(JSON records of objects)
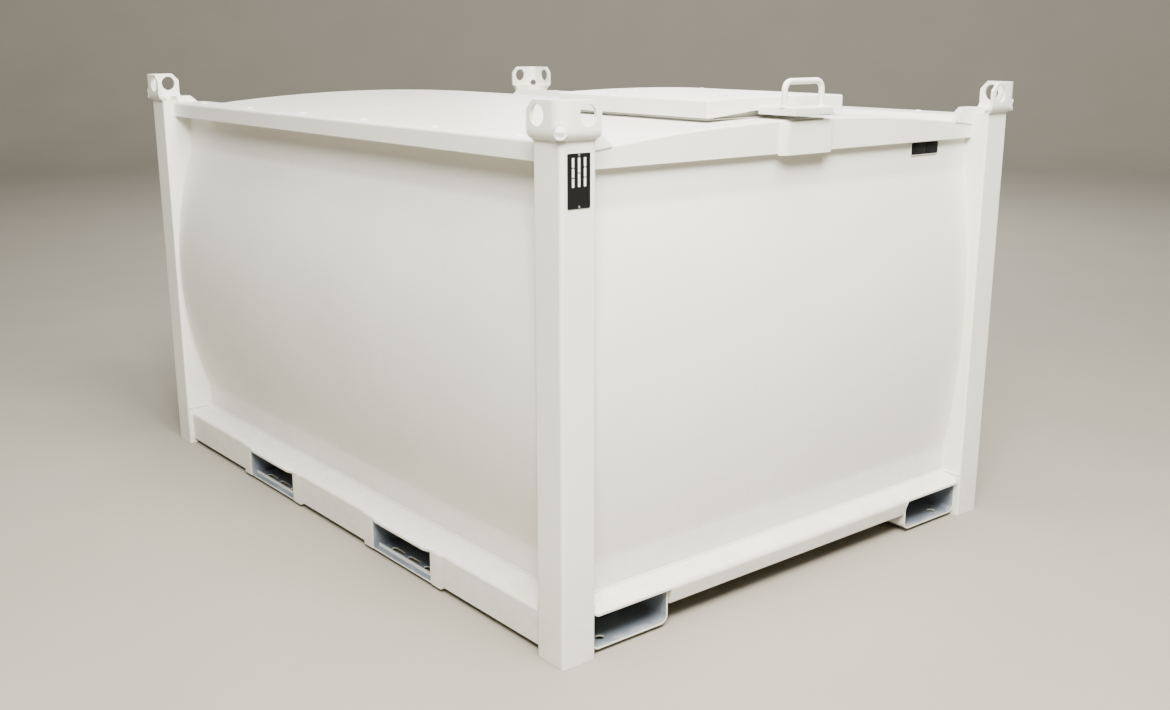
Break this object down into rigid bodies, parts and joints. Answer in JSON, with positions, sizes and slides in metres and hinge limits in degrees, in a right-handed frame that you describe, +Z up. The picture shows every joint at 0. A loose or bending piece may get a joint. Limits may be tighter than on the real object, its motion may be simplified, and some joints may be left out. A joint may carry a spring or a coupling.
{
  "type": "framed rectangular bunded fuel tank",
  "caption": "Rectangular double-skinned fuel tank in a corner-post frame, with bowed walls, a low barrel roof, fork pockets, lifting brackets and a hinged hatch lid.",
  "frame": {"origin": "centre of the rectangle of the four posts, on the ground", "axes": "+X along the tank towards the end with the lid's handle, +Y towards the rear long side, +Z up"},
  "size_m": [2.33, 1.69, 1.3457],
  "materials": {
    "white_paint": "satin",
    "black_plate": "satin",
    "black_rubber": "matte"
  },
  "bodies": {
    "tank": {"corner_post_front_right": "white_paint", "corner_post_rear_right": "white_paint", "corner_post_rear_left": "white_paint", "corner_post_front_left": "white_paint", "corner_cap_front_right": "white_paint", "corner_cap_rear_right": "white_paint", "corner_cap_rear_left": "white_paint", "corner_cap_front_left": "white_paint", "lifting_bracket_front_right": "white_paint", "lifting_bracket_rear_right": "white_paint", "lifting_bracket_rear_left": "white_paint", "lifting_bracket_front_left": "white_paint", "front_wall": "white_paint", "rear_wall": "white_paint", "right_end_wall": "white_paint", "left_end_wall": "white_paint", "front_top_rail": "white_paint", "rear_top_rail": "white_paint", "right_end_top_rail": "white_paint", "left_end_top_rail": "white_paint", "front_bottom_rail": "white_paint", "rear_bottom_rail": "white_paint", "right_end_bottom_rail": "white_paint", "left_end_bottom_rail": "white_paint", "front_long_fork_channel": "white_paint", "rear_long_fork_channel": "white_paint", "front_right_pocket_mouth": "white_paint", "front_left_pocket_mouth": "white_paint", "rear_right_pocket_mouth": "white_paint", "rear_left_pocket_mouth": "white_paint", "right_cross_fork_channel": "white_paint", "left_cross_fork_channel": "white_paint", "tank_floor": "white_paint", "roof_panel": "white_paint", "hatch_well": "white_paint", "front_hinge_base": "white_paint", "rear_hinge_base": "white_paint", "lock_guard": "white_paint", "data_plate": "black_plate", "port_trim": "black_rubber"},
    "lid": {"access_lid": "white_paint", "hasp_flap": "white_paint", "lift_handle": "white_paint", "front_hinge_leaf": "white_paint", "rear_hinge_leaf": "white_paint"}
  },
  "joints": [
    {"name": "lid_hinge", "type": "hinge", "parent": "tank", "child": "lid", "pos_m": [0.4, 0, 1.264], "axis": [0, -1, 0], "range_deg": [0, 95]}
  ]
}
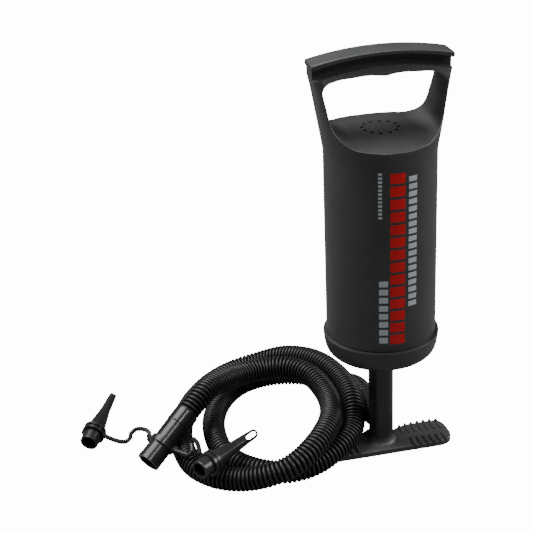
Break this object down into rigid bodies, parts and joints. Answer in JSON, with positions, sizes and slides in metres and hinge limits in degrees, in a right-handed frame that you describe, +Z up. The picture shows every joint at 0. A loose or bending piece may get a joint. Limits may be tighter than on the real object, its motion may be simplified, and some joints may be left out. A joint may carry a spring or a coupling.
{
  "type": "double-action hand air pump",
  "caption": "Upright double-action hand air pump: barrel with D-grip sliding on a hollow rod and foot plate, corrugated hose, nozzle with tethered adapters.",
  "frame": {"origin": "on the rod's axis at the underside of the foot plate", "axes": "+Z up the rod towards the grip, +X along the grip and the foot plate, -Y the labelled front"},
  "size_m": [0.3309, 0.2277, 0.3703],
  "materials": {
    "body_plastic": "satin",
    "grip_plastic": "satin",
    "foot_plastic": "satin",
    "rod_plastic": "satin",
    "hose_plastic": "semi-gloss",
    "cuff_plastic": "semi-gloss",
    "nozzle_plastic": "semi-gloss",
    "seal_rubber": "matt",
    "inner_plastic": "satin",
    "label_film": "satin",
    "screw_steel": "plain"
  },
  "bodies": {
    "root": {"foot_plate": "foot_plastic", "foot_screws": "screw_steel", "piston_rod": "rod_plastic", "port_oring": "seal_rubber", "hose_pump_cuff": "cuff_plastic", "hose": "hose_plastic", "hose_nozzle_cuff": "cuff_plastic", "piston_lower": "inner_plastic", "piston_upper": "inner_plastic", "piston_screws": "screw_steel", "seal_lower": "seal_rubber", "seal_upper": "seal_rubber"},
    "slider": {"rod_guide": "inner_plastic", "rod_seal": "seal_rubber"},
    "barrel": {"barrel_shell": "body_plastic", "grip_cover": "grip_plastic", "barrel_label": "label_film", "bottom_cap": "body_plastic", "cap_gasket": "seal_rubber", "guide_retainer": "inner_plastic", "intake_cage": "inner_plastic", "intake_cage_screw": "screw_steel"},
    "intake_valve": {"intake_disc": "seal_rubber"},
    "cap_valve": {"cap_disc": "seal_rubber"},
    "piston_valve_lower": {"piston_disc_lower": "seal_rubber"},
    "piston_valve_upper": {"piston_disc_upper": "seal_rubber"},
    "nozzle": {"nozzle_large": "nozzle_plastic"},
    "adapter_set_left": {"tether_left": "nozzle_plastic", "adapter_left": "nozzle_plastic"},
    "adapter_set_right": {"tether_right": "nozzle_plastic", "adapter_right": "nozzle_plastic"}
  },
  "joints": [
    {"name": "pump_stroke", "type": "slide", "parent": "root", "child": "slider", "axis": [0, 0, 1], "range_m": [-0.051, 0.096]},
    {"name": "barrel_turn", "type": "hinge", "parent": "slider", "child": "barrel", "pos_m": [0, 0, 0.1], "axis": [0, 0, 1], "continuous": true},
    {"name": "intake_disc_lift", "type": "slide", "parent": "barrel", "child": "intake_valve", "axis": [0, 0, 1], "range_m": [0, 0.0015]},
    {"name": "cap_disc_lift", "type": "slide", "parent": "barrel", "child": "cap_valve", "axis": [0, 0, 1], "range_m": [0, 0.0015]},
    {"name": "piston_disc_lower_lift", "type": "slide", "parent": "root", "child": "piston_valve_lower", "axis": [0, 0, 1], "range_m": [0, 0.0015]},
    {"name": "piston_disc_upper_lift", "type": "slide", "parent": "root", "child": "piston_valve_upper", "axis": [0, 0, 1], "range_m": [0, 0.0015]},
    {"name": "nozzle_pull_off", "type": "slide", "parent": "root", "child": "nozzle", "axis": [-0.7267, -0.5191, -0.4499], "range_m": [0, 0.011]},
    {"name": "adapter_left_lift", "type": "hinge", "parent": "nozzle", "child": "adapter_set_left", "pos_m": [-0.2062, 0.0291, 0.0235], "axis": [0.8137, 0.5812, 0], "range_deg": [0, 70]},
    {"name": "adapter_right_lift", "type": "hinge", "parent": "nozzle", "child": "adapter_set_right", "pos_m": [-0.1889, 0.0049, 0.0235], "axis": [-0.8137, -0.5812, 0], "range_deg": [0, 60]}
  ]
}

▶ **WHAT NEEDS TO BE DONE**: From the preceding material, extract every line exactly.

▶ **SOLUTION TO THE EXERCISE**:
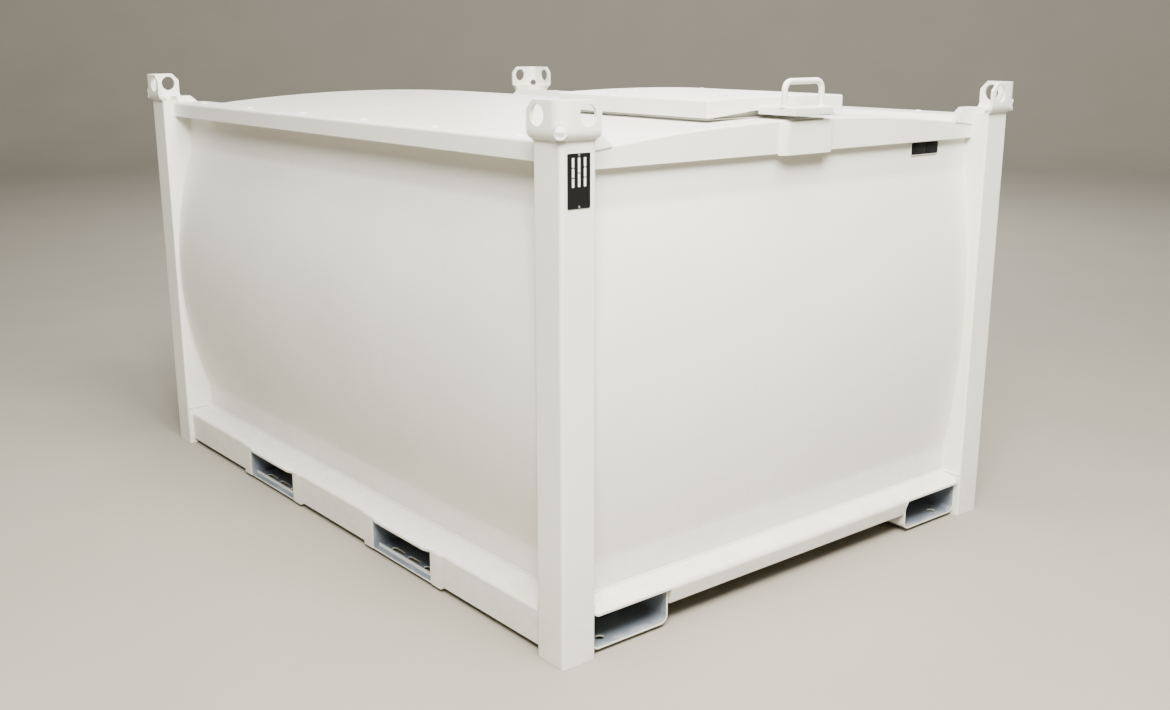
Break this object down into rigid bodies, parts and joints. Answer in JSON, with positions, sizes and slides in metres and hinge limits in degrees, in a right-handed frame that you describe, +Z up. The picture shows every joint at 0. A loose or bending piece may get a joint. Limits may be tighter than on the real object, its motion may be simplified, and some joints may be left out. A joint may carry a spring or a coupling.
{
  "type": "framed rectangular bunded fuel tank",
  "caption": "Rectangular double-skinned fuel tank in a corner-post frame, with bowed walls, a low barrel roof, fork pockets, lifting brackets and a hinged hatch lid.",
  "frame": {"origin": "centre of the rectangle of the four posts, on the ground", "axes": "+X along the tank towards the end with the lid's handle, +Y towards the rear long side, +Z up"},
  "size_m": [2.33, 1.69, 1.3457],
  "materials": {
    "white_paint": "satin",
    "black_plate": "satin",
    "black_rubber": "matte"
  },
  "bodies": {
    "tank": {"corner_post_front_right": "white_paint", "corner_post_rear_right": "white_paint", "corner_post_rear_left": "white_paint", "corner_post_front_left": "white_paint", "corner_cap_front_right": "white_paint", "corner_cap_rear_right": "white_paint", "corner_cap_rear_left": "white_paint", "corner_cap_front_left": "white_paint", "lifting_bracket_front_right": "white_paint", "lifting_bracket_rear_right": "white_paint", "lifting_bracket_rear_left": "white_paint", "lifting_bracket_front_left": "white_paint", "front_wall": "white_paint", "rear_wall": "white_paint", "right_end_wall": "white_paint", "left_end_wall": "white_paint", "front_top_rail": "white_paint", "rear_top_rail": "white_paint", "right_end_top_rail": "white_paint", "left_end_top_rail": "white_paint", "front_bottom_rail": "white_paint", "rear_bottom_rail": "white_paint", "right_end_bottom_rail": "white_paint", "left_end_bottom_rail": "white_paint", "front_long_fork_channel": "white_paint", "rear_long_fork_channel": "white_paint", "front_right_pocket_mouth": "white_paint", "front_left_pocket_mouth": "white_paint", "rear_right_pocket_mouth": "white_paint", "rear_left_pocket_mouth": "white_paint", "right_cross_fork_channel": "white_paint", "left_cross_fork_channel": "white_paint", "tank_floor": "white_paint", "roof_panel": "white_paint", "hatch_well": "white_paint", "front_hinge_base": "white_paint", "rear_hinge_base": "white_paint", "lock_guard": "white_paint", "data_plate": "black_plate", "port_trim": "black_rubber"},
    "lid": {"access_lid": "white_paint", "hasp_flap": "white_paint", "lift_handle": "white_paint", "front_hinge_leaf": "white_paint", "rear_hinge_leaf": "white_paint"}
  },
  "joints": [
    {"name": "lid_hinge", "type": "hinge", "parent": "tank", "child": "lid", "pos_m": [0.4, 0, 1.264], "axis": [0, -1, 0], "range_deg": [0, 95]}
  ]
}
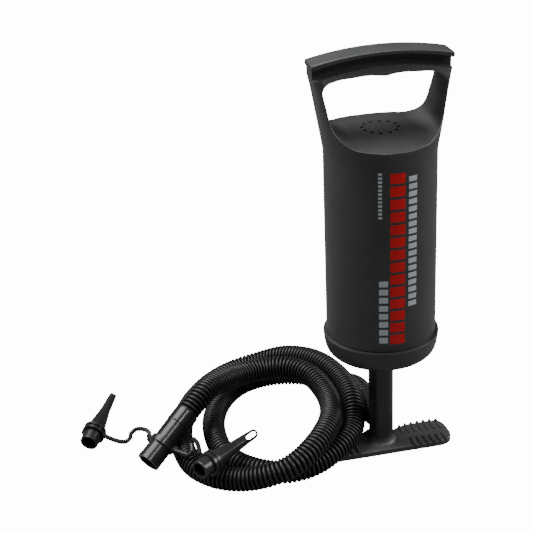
Break this object down into rigid bodies, parts and joints. Answer in JSON, with positions, sizes and slides in metres and hinge limits in degrees, in a right-handed frame that you describe, +Z up. The picture shows every joint at 0. A loose or bending piece may get a joint. Limits may be tighter than on the real object, its motion may be simplified, and some joints may be left out. A joint may carry a spring or a coupling.
{
  "type": "double-action hand air pump",
  "caption": "Upright double-action hand air pump: barrel with D-grip sliding on a hollow rod and foot plate, corrugated hose, nozzle with tethered adapters.",
  "frame": {"origin": "on the rod's axis at the underside of the foot plate", "axes": "+Z up the rod towards the grip, +X along the grip and the foot plate, -Y the labelled front"},
  "size_m": [0.3309, 0.2277, 0.3703],
  "materials": {
    "body_plastic": "satin",
    "grip_plastic": "satin",
    "foot_plastic": "satin",
    "rod_plastic": "satin",
    "hose_plastic": "semi-gloss",
    "cuff_plastic": "semi-gloss",
    "nozzle_plastic": "semi-gloss",
    "seal_rubber": "matt",
    "inner_plastic": "satin",
    "label_film": "satin",
    "screw_steel": "plain"
  },
  "bodies": {
    "root": {"foot_plate": "foot_plastic", "foot_screws": "screw_steel", "piston_rod": "rod_plastic", "port_oring": "seal_rubber", "hose_pump_cuff": "cuff_plastic", "hose": "hose_plastic", "hose_nozzle_cuff": "cuff_plastic", "piston_lower": "inner_plastic", "piston_upper": "inner_plastic", "piston_screws": "screw_steel", "seal_lower": "seal_rubber", "seal_upper": "seal_rubber"},
    "slider": {"rod_guide": "inner_plastic", "rod_seal": "seal_rubber"},
    "barrel": {"barrel_shell": "body_plastic", "grip_cover": "grip_plastic", "barrel_label": "label_film", "bottom_cap": "body_plastic", "cap_gasket": "seal_rubber", "guide_retainer": "inner_plastic", "intake_cage": "inner_plastic", "intake_cage_screw": "screw_steel"},
    "intake_valve": {"intake_disc": "seal_rubber"},
    "cap_valve": {"cap_disc": "seal_rubber"},
    "piston_valve_lower": {"piston_disc_lower": "seal_rubber"},
    "piston_valve_upper": {"piston_disc_upper": "seal_rubber"},
    "nozzle": {"nozzle_large": "nozzle_plastic"},
    "adapter_set_left": {"tether_left": "nozzle_plastic", "adapter_left": "nozzle_plastic"},
    "adapter_set_right": {"tether_right": "nozzle_plastic", "adapter_right": "nozzle_plastic"}
  },
  "joints": [
    {"name": "pump_stroke", "type": "slide", "parent": "root", "child": "slider", "axis": [0, 0, 1], "range_m": [-0.051, 0.096]},
    {"name": "barrel_turn", "type": "hinge", "parent": "slider", "child": "barrel", "pos_m": [0, 0, 0.1], "axis": [0, 0, 1], "continuous": true},
    {"name": "intake_disc_lift", "type": "slide", "parent": "barrel", "child": "intake_valve", "axis": [0, 0, 1], "range_m": [0, 0.0015]},
    {"name": "cap_disc_lift", "type": "slide", "parent": "barrel", "child": "cap_valve", "axis": [0, 0, 1], "range_m": [0, 0.0015]},
    {"name": "piston_disc_lower_lift", "type": "slide", "parent": "root", "child": "piston_valve_lower", "axis": [0, 0, 1], "range_m": [0, 0.0015]},
    {"name": "piston_disc_upper_lift", "type": "slide", "parent": "root", "child": "piston_valve_upper", "axis": [0, 0, 1], "range_m": [0, 0.0015]},
    {"name": "nozzle_pull_off", "type": "slide", "parent": "root", "child": "nozzle", "axis": [-0.7267, -0.5191, -0.4499], "range_m": [0, 0.011]},
    {"name": "adapter_left_lift", "type": "hinge", "parent": "nozzle", "child": "adapter_set_left", "pos_m": [-0.2062, 0.0291, 0.0235], "axis": [0.8137, 0.5812, 0], "range_deg": [0, 70]},
    {"name": "adapter_right_lift", "type": "hinge", "parent": "nozzle", "child": "adapter_set_right", "pos_m": [-0.1889, 0.0049, 0.0235], "axis": [-0.8137, -0.5812, 0], "range_deg": [0, 60]}
  ]
}